Although, if your wedding really is in October, it could just be wedding stress that’s making you crazy.
I think the best thing is to pinpoint what triggers the angries, and try and avoid/stop yourself from reacting/lashing out.
My SO puts up with a lot of my nonsense, mostly because we are still both new to our community (only lived here 1.5 years) and haven’t really become so close with people here as to include them deeply/emotionally in our lives. I try not to flip over the little things (like dishes not being done, or finding smelly sweaty socks in every nook and cranny of the house..), but sometimes it happens.
I try and take responsibility for my actions and approach things as calmly and maturely as possible if there is a explosion of angries (for no reason) though.

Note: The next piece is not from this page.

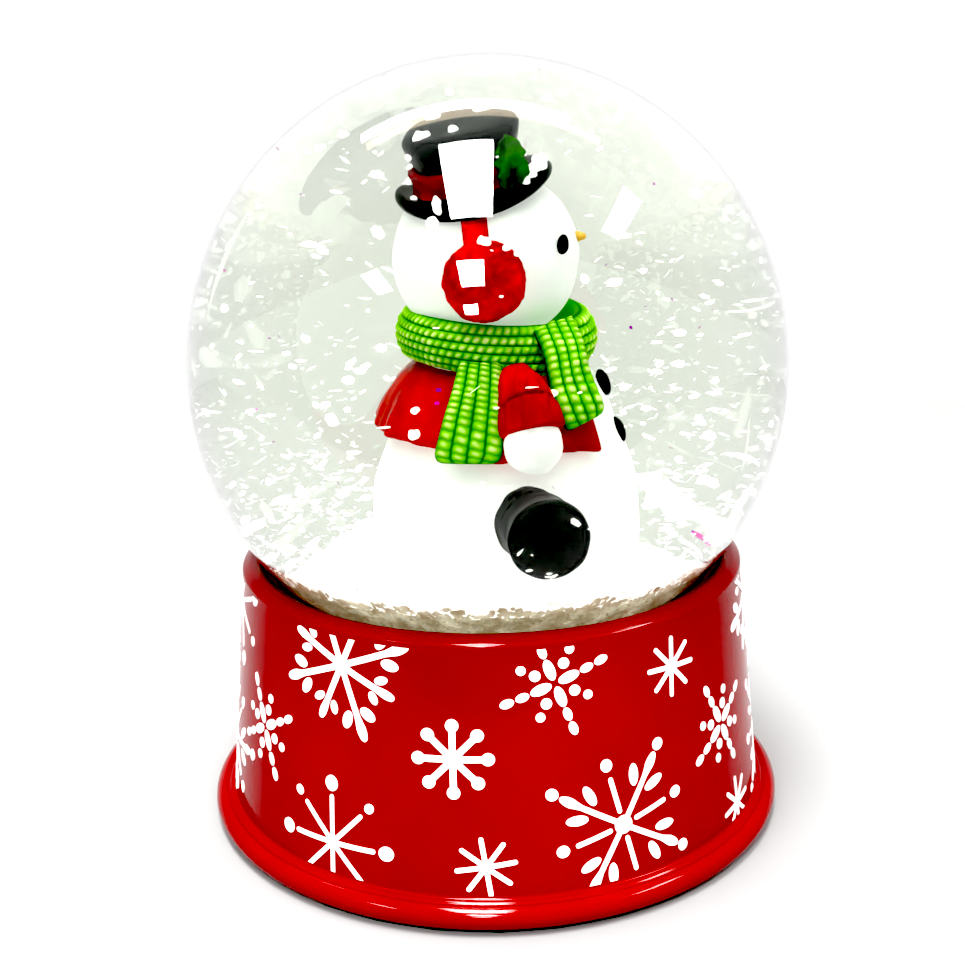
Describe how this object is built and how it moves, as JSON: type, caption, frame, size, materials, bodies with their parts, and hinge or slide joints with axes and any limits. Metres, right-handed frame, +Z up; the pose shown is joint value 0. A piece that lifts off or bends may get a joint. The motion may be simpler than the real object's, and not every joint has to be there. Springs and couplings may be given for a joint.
{
  "type": "snow globe",
  "caption": "Musical snow globe: a liquid-filled glass ball with a painted snowman in falling flakes, on a tapered red base with a winding key and movement inside.",
  "frame": {"origin": "on the ground under the middle of the base", "axes": "+Z up through the middle of the glass ball; the snowman looks towards +X"},
  "size_m": [0.1008, 0.1008, 0.1288],
  "materials": {
    "red_lacquer": "glossy deep red enamel over a cast resin base with white printed snowflakes",
    "clear_glass": "clear polished",
    "clear_liquid": "clear liquid",
    "black_rubber": "matt",
    "snow_white": "grainy white flakes",
    "painted_white": "satin white paint on cast resin",
    "painted_black": "satin black paint on cast resin",
    "painted_red": "glossy red paint on cast resin",
    "painted_green": "satin green paint on cast resin",
    "painted_lime": "satin lime green paint on cast resin, moulded as knitting",
    "painted_orange": "satin orange paint on cast resin",
    "steel": "plain steel",
    "brass": "plain brass",
    "zinc": "die-cast light alloy, dull",
    "black_plastic": "matt moulded",
    "white_nylon": "smooth moulded",
    "dark_felt": "pressed felt"
  },
  "bodies": {
    "globe": {"base_shell": "red_lacquer", "glass_globe": "clear_glass", "liquid_fill": "clear_liquid", "rubber_stopper": "black_rubber", "loose_snow": "snow_white", "snow_mound": "snow_white", "snowman_body": "painted_white", "snowman_head": "painted_white", "mitten_left": "painted_white", "mitten_right": "painted_white", "eye_left": "painted_black", "eye_right": "painted_black", "top_hat": "painted_black", "boot_left": "painted_black", "boot_right": "painted_black", "button_upper": "painted_black", "button_lower": "painted_black", "hatband": "painted_red", "earmuff_left": "painted_red", "earmuff_right": "painted_red", "earmuff_strap_left": "painted_red", "earmuff_strap_right": "painted_red", "red_cape": "painted_red", "sleeve_left": "painted_red", "sleeve_right": "painted_red", "hat_leaf_bow": "painted_green", "scarf_wrap": "painted_lime", "scarf_front_tail": "painted_lime", "scarf_knot_tail": "painted_lime", "carrot_nose": "painted_orange", "cover_screw_1": "steel", "cover_screw_2": "steel", "cover_screw_3": "steel", "movement_screw_1": "steel", "movement_screw_2": "steel", "movement_screw_3": "steel", "housing_screw_1": "steel", "housing_screw_2": "steel", "comb_screw_1": "steel", "comb_screw_2": "steel", "mainspring": "steel", "comb": "steel", "movement_bedplate": "zinc", "spring_housing": "zinc", "drum_bearing_inner": "zinc", "drum_bearing_outer": "zinc", "comb_riser": "zinc", "governor_frame": "zinc", "bottom_cover": "black_plastic", "felt_ring": "dark_felt"},
    "key_shaft": {"winding_key": "brass", "winding_arbor": "steel", "great_wheel": "brass"},
    "music_drum": {"pinned_drum": "brass", "drum_pinion": "brass", "drum_gear": "brass"},
    "idler": {"governor_idler": "white_nylon"},
    "governor": {"governor_worm": "white_nylon", "governor_fan": "white_nylon"}
  },
  "joints": [
    {"name": "key_turn", "type": "hinge", "parent": "globe", "child": "key_shaft", "pos_m": [0, 0, 0.0085], "axis": [0, 0, 1], "range_deg": [0, 1260]},
    {"name": "drum_turn", "type": "hinge", "parent": "globe", "child": "music_drum", "pos_m": [0.0215, 0, 0.0195], "axis": [1, 0, 0], "range_deg": [0, 3360]},
    {"name": "idler_turn", "type": "hinge", "parent": "globe", "child": "idler", "pos_m": [0.0324, -0.0072, 0.0195], "axis": [1, 0, 0], "range_deg": [-10080, 0]},
    {"name": "governor_turn", "type": "hinge", "parent": "globe", "child": "governor", "pos_m": [0.0346, -0.0125, 0.0195], "axis": [0, 0, 1], "range_deg": [-201600, 0]}
  ],
  "couplings": [
    {"joint": "drum_turn", "follows": "key_turn", "ratio": 2.6667},
    {"joint": "idler_turn", "follows": "key_turn", "ratio": -8},
    {"joint": "governor_turn", "follows": "key_turn", "ratio": -160}
  ]
}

Maybe you should talk to him about what you’re doing/feeling and how it affects him/the relatiionship. Maybe he will have better insight to the issue.
Post # 4
I’m a social worker too. It might actually have something to do with that. I’ve had my moments where I take out my frustrations on my husband. I too, have an amazing man. And I always feel awful when it happens. I spoke to a friend of mine in a similar field and she suggested it may have something to do with me not debriefing often enough. I see a lot of horrible things come through my office and I’m really sensitive. That mixed with daily stressors is enough to make someone extremely tense. She was right, so now I speak to my husband about what’s going on at work. I also vent to my Mother and friends about it. So I’m more cognizant of it all now. Being aware of the reason for the behavior helps me curb it.
Post # 5
I am not a maniac…smashing dishes, breaking cell phones, etc ( You ever see the commerical with the girl coming into work and she is pushing people, breaking things, etc….although my man teases me that I am her..I so am not). I just don’t think that I treat him as well as he treats me….that I take him for granted..BIG TIME!

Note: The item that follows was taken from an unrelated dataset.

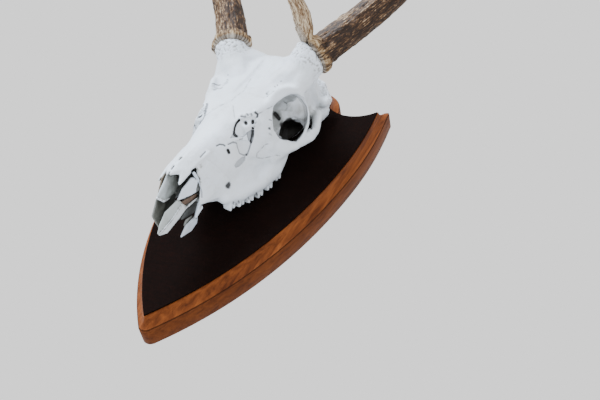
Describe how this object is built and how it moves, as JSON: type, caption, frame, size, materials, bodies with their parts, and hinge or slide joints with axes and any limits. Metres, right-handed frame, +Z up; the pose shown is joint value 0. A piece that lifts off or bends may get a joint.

Its like he does clean the house from time to time…but there might be one day that I come home from work and its not done…and am like “what did you do all evening?”….OR he has had a really hard time with money..got in way over his head and hid it from me….He thought he could get in undercontrol before I knew about it. Anyway, I found out…we worked through it, came up with a solution…but sometimes I make comments and don’t think…If he says, maybe we will go out to eat..I throw in “you can’t afford it”..when I know he is embarassed of the problem already.
I think I just have really high expectations and really really like things done my way…and like to be in control…I blame my dad.. hehe… he is the same way…critical, perfectionist, etc….and my fiancee is the total opposite…very quiet, laid back, easy going…
Post # 6
Ummm you totally sound like me Ms. Judder….
I do the same thing to my Fiance and I know in his world the sun rises and sets to me. I think its because Im not used to being treated like that. Maybe we are pushing them to see how much they can take; maybe we are pushing them because we don’t believe its real. I’m unsure. But I do know that I have a great Fiance and if I keep pushing his buttons this hard then one day he is going to leave and thats something I don’t want. Gotta make the change.
Post # 7
I think this is pretty common with women who have people pleaser, nice guy kind of jobs. You put on such a nice face all day, you simply cannot do it at home.
My only advice is to catch yourself when you’re doing it (if you have to, excuse yourself from the room and/or ask your Fiance to go do somethign else or you’ll explode on him) and remind yourself that you KNOW you are acting crazy, that it’s NOT okay to act like that, and bring yourself back to a grounded place. Don’t let yourslef say nasty things just to say them–treat unto others =]. Easier said than done.
Post # 8
When things Fiance does bug me more than they should it’s usually because they’re similar to something my mom does (FI and mom are really alike). So instead of it being something annoying Fiance is doing it’s something annoying that I haven’t been able to control my whole life. Or there are things I see in myself that I wish I was better about so hating those gets transfered to Fiance and I take it out on him. Either way, recognizing where the over-the-top reaction comes from really helps me. Also, telling Fiance that’s why you have an over-the-top reaction helps too, so he won’t feel like you’re tearing him down, it’s a manifestation of something else you can’t control. I’d suggest first focusing on yourself for a while – how do you want to be a better and happier person (by doing more fun stuff or spending time out) – and second trying to say something positive to Fiance when he does something great (thank him when he does clean, goes to the store, etc). That way you can stop being mad at yourself, which will help you be happier in general, and not get mad at Fiance. (pick up a copy of Don’t Shoot the Dog for more ideas on positive interactions)
Post # 9
If you feel you are being overly critical, I think what you need to do is find a way to recognize the critical/harsh comments before you say them. Recognize the comments, acknowledge them, but don’t say them/blurt them out. If you DO feel you need to say something, maybe try and recognize your tone/the way you say it.
I can understand not wanting to go out and spend money (like eating out) if there are already some debt/money issues to deal with. Perhaps if this situation (or similar ones) arise you can sit down together and legitimately talk about how you can both try and ‘cut back’ to save/work on paying off the debt load.
I understand that your finances may be separate, but you are still going to be married, which to some extent justifies your worry/stress over money, however it does not call for harsh criticism, rather working together to move forward.
I can be very critical/harsh myself at times, what helps me put it in perspective is that I know that my spouse is doing the best he can, and if he’s doing his best, who am I to criticize?
Another interesting thing! my friend once said this to me: “Having expectations opens the door to disappointment.”
Now, I’m not saying you shouldn’t have expectations, but just the act of having them ( or high ones) can set you up for disappointment/anger/frustration.